Sunday, January 15, 2012

It is now Sensual Sunday, for me that is. You will be seeing this Monday morning. I really should get ahead of these days, don't you think? Anyway, since sensual Sunday is about sensual things, eating, seeing, feeling, and love I thought it would be okay to introduce two paranormal stories with a light romantic background to them. While neither one is exactly sensual, they will make you feel even if it is only fear that you feel.


The first is The Jumper by David K. Hulegaard, an easy, fairly quick read. The second is Reunion by Jeff Bennington, a good, though slower read.

So if you are in the mood for some paranormal dallying, read on. If you read nothing more, Please read my RANT at the end. It is most important.





The Jumper
By David K Hulegaard
Publisher: Fast Pencil, Inc
Pages: 114


From Amazon:
"When the real estate market collapsed, so too did R.C. Dawson's retirement plan, forcing him back into the workplace at 54 years old. He took the night custodian job at a youth community center, thinking he'd get to enjoy the peace and quiet. He was wrong.

The community center was a beautiful old building with a dark secret. It was the home to a mysterious shadow figure they called The Jumper, an innocent looking teenage boy harboring a rage that prevented him from moving on.

R.C. now finds himself on a chilling collision course with a powerful force, a 25-year old mystery, and a night he'll never forget."



About the Book:


R.C., our main character, has to find a job fast, any job. He is hired by a school which pays more than good wages for a night janitor job and he soon finds out why. Running straight into trouble on his very first day, he realizes a ghost haunts the school. And this ghost is looking to him for answers and resolutions. As R. C. digs into the story of how the young man became a ghost, he also falls for the school administrator, Janice Pinkerton. Miss Pinkerton, though, knows far more than she is telling about the death, about the strange happenings twenty-five years earlier, and just about everything surrounding the jumper. Eventually she gives R. C. a clue that not only leads him to the truth about the events leading up to the death of the jumper but also puts him in severe danger.


My Take:
 I enjoyed the writing style of the book. I liked the characters R. C. and Craig. In fact, I really, truly liked Craig though he was a very minor character in the book.


The story was straightforward and a little predictable for me. There are no twists and turns, no surprises. I think the author gave a little too much away when the ghost spoke to R. C. the first time. And remember, what some of us find predictable, others find interesting, so if you like a simple, clean read with a bit of chaste romance thrown in, you may enjoy this story.


I bought this book after seeing it on Twitter


NEXT UP:


Reunion
By Jeff Bennington
Publisher: Nextgate Press
Pages: 336


From Amazon:
Twenty years after surviving a school shooting, Tanner Khan and his fellow classmates reluctantly agree to hold a reunion. Although they suffer from post-traumatic stress disorder, they come back to their hometown and reunite in the defunct school building.

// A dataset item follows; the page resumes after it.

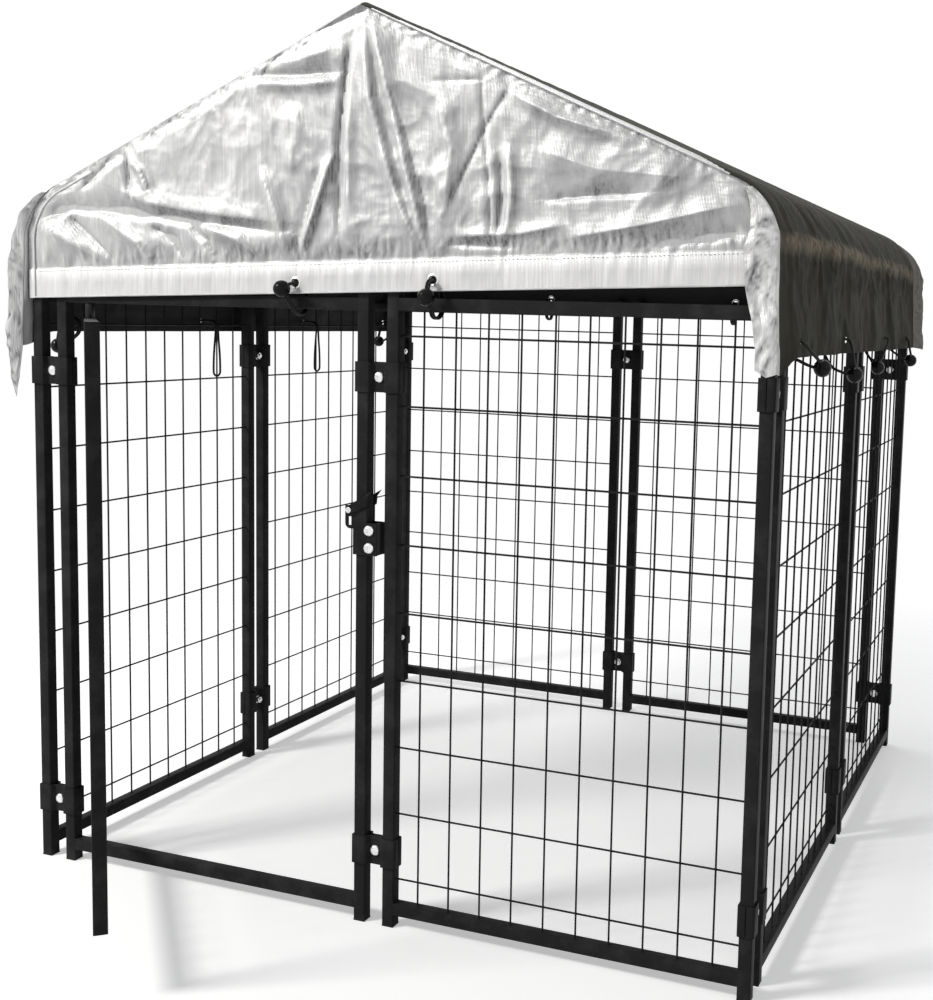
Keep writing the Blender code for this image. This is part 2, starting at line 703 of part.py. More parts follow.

Old flames are rekindled, fears are ignited and their lives are about to explode in a whirlwind of memories, haunted by the spirit of David Ray, the troubled teen who killed many of their classmates. Join the hurting survivors as they discover who's really doing the haunting, with a twist that you'll never see coming.



About the Book:
The book opens with the morning of the school shooting. We learn so many things about the people who will to the school for a reunion twenty years later. The book then jumps twenty years into the future with a background vignette of each of our main characters and how they are doing with their lives and with PTSD. When Maria decides to have a reunion, strange things begin to happen. Before long lots of strange things happen and death is not too far behind.


My Take:
I enjoyed the first part of the book. I felt it was a good take on how different teenagers think and react. I liked it clear through until the shooting. Then, and all of you know I like good back stories, when the book got into the back stories it started to lose something for me. I think there was too much telling and not enough showing. As the book moved back to Idaho, my interest picked up. Yet, I couldn't identify with any one of the characters closely. I did enjoy the twist in the story.


When the book got to the meat of the story, the actual reunion, I was disturbed by a number of things. How could the reunion take place so fast in a school that has been closed for twenty years? How could the government hide such a horrible secret for all those years? How could anyone who knew about the terrible thing that happened just a couple of days before the reunion allow it to go on?  The biggest problem I had with the book was a major continuity error that the conclusion of the reunion hangs on. I felt this destroyed any chance this book had of becoming a recommended read. Finally, the scene at the reunion was just too much like all the movies you see about similar situations.


I did read the book through. I would suggest, reader, if you chose to look at this book, read all the reviews both good and bad before picking it up. 


RANT: I know, I know but I just have to say something. In the beginning of the book Bennington lists several school shootings and names the killers by name. When are we going to stop making these killers famous?? When I refer to Columbine I talk about the killers of Rachel Scott. They deserve no more than that. We should make famous those who died NOT those who killed. Someone I know was a first responder to Columbine and he, too, thinks we should do this.